La oposición pide que el señor Gustavo Petro se someta a un examen toxicológico para verificar si es drogadicto o no. La escena parece sacada de una mala comedia política: quienes jamás han podido derrotarlo en el debate quieren reducirlo al chisme de pasillo.
Pero la pregunta que nadie fórmula es otra: ¿cuántos de los que hoy gritan con vehemencia “¡que se haga el examen!” Pasarían, sin temblar, la misma prueba?
Si de transparencia se trata, que los exámenes no se limiten al presidente. Que se practiquen en cadena a congresistas, magistrados, generales y expresidentes vivos. Las sorpresas serían monumentales: el senador que legisla entre brindis; el exmandatario que jamás soltó la copa; los congresistas que en privado celebran con el humo que en público condenan; o los togados que redactan sentencias con más alcohol en las venas que justicia en la conciencia.
El señalamiento contra Petro no nace de un interés real por la salud pública.

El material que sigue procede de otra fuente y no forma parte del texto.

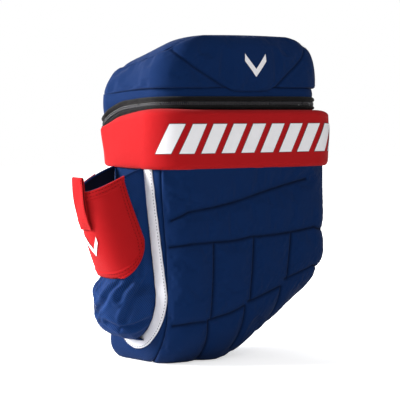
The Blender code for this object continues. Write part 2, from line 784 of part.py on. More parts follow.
def ladder_lock(name, side, share, material, parent):
    """Plastic ladder lock: a bevelled plate with two slots cut through it."""
    point, ahead, normal, across = strap_line(side, share)
    turn = Matrix((across, ahead, normal)).transposed().to_3x3()
    plate = box(name, (34, 15, 5), point, material, parent, bevel=1.0, turn=turn)
    for shift in (-3.2, 3.2):
        slot = box(name + f"_slot{shift:+.0f}", (27, 3.0, 12), point + ahead * shift, material, parent, turn=turn)
        slot.hide_render = True
        slot.display_type = "WIRE"
        cut = plate.modifiers.new("slot", "BOOLEAN")
        cut.operation = "DIFFERENCE"
        cut.object = slot


def build_haul_loop(mats):
    """Carrying loop of flat web, hanging down from the yoke; it swings up about its two sewn ends."""
    half, reach = 26.0, 46.0
    base = skin(4.5, YOKE_TOP - 8)
    axis = Vector((-BASE_CENTRE[0], base.y + 5.5 + 4.5, base.z))
    pivot = make_pivot("haul_loop_pivot", axis)
    grids = []
    for lift in (2.2, 0.0):
        rows = []
        for angle in spread(-90, 90, 9):
            t = math.radians(angle)
            x = half * math.sin(t)
            down = (reach - 8) * math.cos(t) ** 0.7 if abs(angle) < 90 else 0.0
            rows.append([axis + Vector((x, lift, -down - w)) for w in (0.0, 10.0, 20.0)])
        grids.append(rows)
    slab("haul_loop", grids[0], grids[1], mats["webbing"], pivot)


def main():
    clear_scene()
    mats = {
        "blue": make_material("blue_fabric", FABRIC_BLUE, 0.85),
        "red": make_material("red_fabric", FABRIC_RED, 0.8),
        "white": make_material("white_tape", FABRIC_WHITE, 0.7),
        "mesh": make_material("blue_mesh", MESH_BLUE, 0.8),
        "liner": make_material("liner", LINER_GREY, 0.8),
        "tape": make_material("zip_tape", FABRIC_BLACK, 0.85),
        "teeth": make_material("zip_teeth", PLASTIC_BLACK, 0.4),
        "metal": make_material("zip_metal", METAL_DARK, 0.35, 0.9),
        "plastic": make_material("black_plastic", PLASTIC_BLACK, 0.45),
        "webbing": make_material("black_webbing", FABRIC_BLACK, 0.8),
        "airmesh": make_material("air_mesh", FABRIC_BLACK, 0.9),
    }
    build_body(mats)
    build_band(mats)
    build_side_trim(mats)
    build_pocket(mats)
    build_pull_tab(mats)
    build_lid(mats)
    build_sliders(mats)
    build_back_pads(mats)
    build_haul_loop(mats)
    for side, name in ((-1, "left"), (1, "right")):
        build_strap(mats, side, name)


main()
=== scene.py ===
"""Looks of the glove-shaped backpack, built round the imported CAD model."""

import json
import math

import bmesh
import bpy
import numpy as np
from mathutils import Matrix, Vector
from mathutils.bvhtree import BVHTree

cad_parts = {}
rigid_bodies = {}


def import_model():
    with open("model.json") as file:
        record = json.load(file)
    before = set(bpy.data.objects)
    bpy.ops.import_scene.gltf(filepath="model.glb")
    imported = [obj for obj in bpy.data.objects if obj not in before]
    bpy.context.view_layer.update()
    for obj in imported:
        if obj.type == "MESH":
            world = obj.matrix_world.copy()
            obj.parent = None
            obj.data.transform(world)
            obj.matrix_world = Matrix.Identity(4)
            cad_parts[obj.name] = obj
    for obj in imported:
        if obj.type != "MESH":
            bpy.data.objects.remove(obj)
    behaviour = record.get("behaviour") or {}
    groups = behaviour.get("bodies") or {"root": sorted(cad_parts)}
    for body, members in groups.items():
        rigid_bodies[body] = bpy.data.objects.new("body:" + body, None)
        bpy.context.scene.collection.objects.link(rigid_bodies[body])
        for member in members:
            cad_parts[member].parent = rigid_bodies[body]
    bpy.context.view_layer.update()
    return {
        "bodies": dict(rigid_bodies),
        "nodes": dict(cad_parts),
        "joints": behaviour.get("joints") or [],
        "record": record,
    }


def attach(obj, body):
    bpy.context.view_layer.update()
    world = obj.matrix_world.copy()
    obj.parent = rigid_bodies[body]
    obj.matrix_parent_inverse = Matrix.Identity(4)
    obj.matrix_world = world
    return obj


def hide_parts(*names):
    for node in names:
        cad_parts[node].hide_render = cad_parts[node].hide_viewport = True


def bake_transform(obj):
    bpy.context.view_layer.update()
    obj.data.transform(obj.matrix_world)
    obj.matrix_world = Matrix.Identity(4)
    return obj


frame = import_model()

MM = 0.001

# ---------------------------------------------------------------- the bag's shape, in millimetres
# Block space has x across, y front to back and z up from the underside. A station u runs round the section:
# 0 to 1 along the front from left to right, 1 to 2 round the right-front corner, and so on round to 8.

HALF_WIDTH, FRONT_Y, BACK_Y = 148.0, -79.0, 79.0
FRONT_RADIUS, BACK_RADIUS, FRONT_CROWN = 38.0, 25.0, 7.0
BAND_LOW, BODY_TOP, ZIP_Z, STRIP_LOW, LID_LOW, LID_TOP = 274.0, 358.0, 367.0, 376.0, 388.0, 468.0
FINGER_CURL, HEEL_CURL, LEFT_CURL, RIGHT_CURL = (84.0, 60.0), (32.0, 30.0), (22.0, 12.0), (64.0, 38.0)
KNUCKLE_BULGE, WAIST, SHOULDER, TOP_SET_BACK, TOP_LEAN = 9.0, 3.8, 10.5, 10.0, 20.0
RISE_START, RISE_BLEND, RISE_SLOPE = -50.0, 50.0, 0.68
BACK_DROP = ((274.0, 0.0), (355.0, 18.0), (367.0, 14.0), (388.0, 9.0), (470.0, 33.0))
BASE_CENTRE = (-91.0, 10.5)
FRONT_SEAM = 0.614
BACK_SEAM = 2.5


def smooth(t):
    t = np.clip(t, 0, 1)
    return t * t * (3 - 2 * t)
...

Es un arma política, un intento de degradar la figura presidencial en el terreno de la sospecha. Lo curioso es que, si se aplicara la misma vara a quienes hoy se golpean el pecho, muchos quedarían expuestos en su miseria: algunos no pasarían un examen de alcoholemia en plena plenaria, y otros tendrían que dar explicaciones incómodas sobre amistades con carteles y padrinazgos oscuros.
El problema no es el consumo: es la doble moral. Quienes acusan son los mismos que jamás permitirían que la lupa se posara sobre ellos. El verdadero vicio que carcome a la clase dirigente no está en las sustancias, sino en su adicción al poder y a la hipocresía.
Un magistrado que esconde a su propio hijo, pagando silencios y comprando verdades, ¿no carga acaso con un vicio más profundo? El vicio de la hipocresía, de la doble moral, de creer que la ley es para los demás y nunca para ellos.
Porque esconder un hijo, negarle identidad y derechos, no es menos grave que una adicción química: es la adicción al prestigio falso, a la “imagen pulcra” construida sobre el dolor ajeno.
Ese es el tipo de examen que jamás se atreverían a enfrentar: un examen moral. Allí, más de uno saldría positivo en cobardía, mentira y corrupción. Así las cosas, que todos los altos funcionarios del Estado hagan fila, y que, en un acto de igualdad, demuestren qué tan “inmaculados” son; que demuestren que lo que condenan en público no lo practican en privado.